Someone asked me earlier if RM should be involved in correcting this dumping problem. Yes!! Involve everyone who can possibly make this terror stop. If I were the bleeding patient or that person's relative, I'd have marched up to Admin and to the DON and then to my lawyer. What is wrong with people that they do this kind of thing? What is wrong with the one who didn't raise bloody Cain after this happened to her patient? Sorry if I sound critical but this person could have bled to death and such must cease. Now stop posting here and go plan how and whom to approach to change this type of thing and make it cease in your own hospital. Then come back and post how it is going.

Episode happened about 7 years ago.

The issue WAS written up and DON notified....please note the patient was a hospital employee, wellknown and well visited.

As to what was done, I do not know. However, after two more incidents of a port being perforated (another one in ER - proving that what ever followup that was done, obviously wasn't enough - and one in the ICU), ALL units were required to call an onco nurse to access ports.
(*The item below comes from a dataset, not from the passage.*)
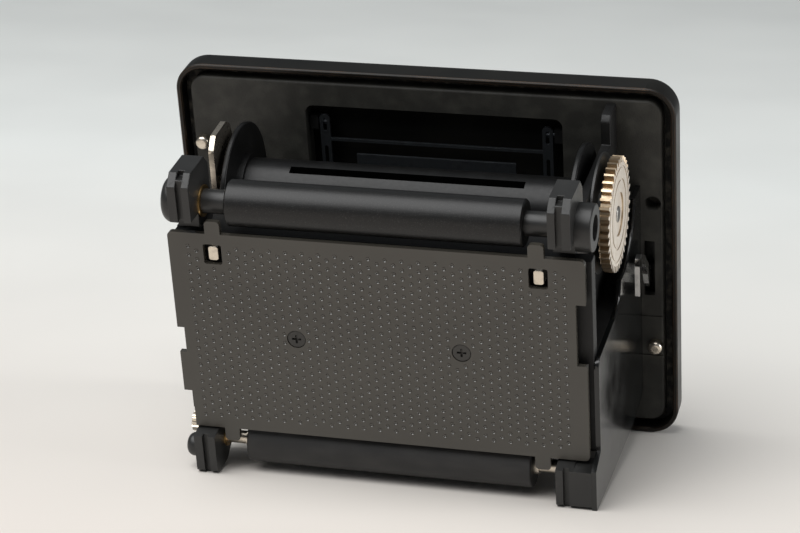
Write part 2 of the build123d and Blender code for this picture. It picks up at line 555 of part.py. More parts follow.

Just as after some chemo was inproperly administered in PP - onco nurses administer ALL IV/IM/SQ and most PO chemo.

But do ya think they staff us well enough to run all over the place, especially if there are any major chemo hangs in the ICUs???

I no longer work there and am a traveler now.

Why ever would you think that I hadn't done anything about - preforation of a port, much like chemo errors are sentinel events and always goes to RM......not that they will do anything , in some facilities, except to CTA. My understanding is all sentinel events go to JCAHO.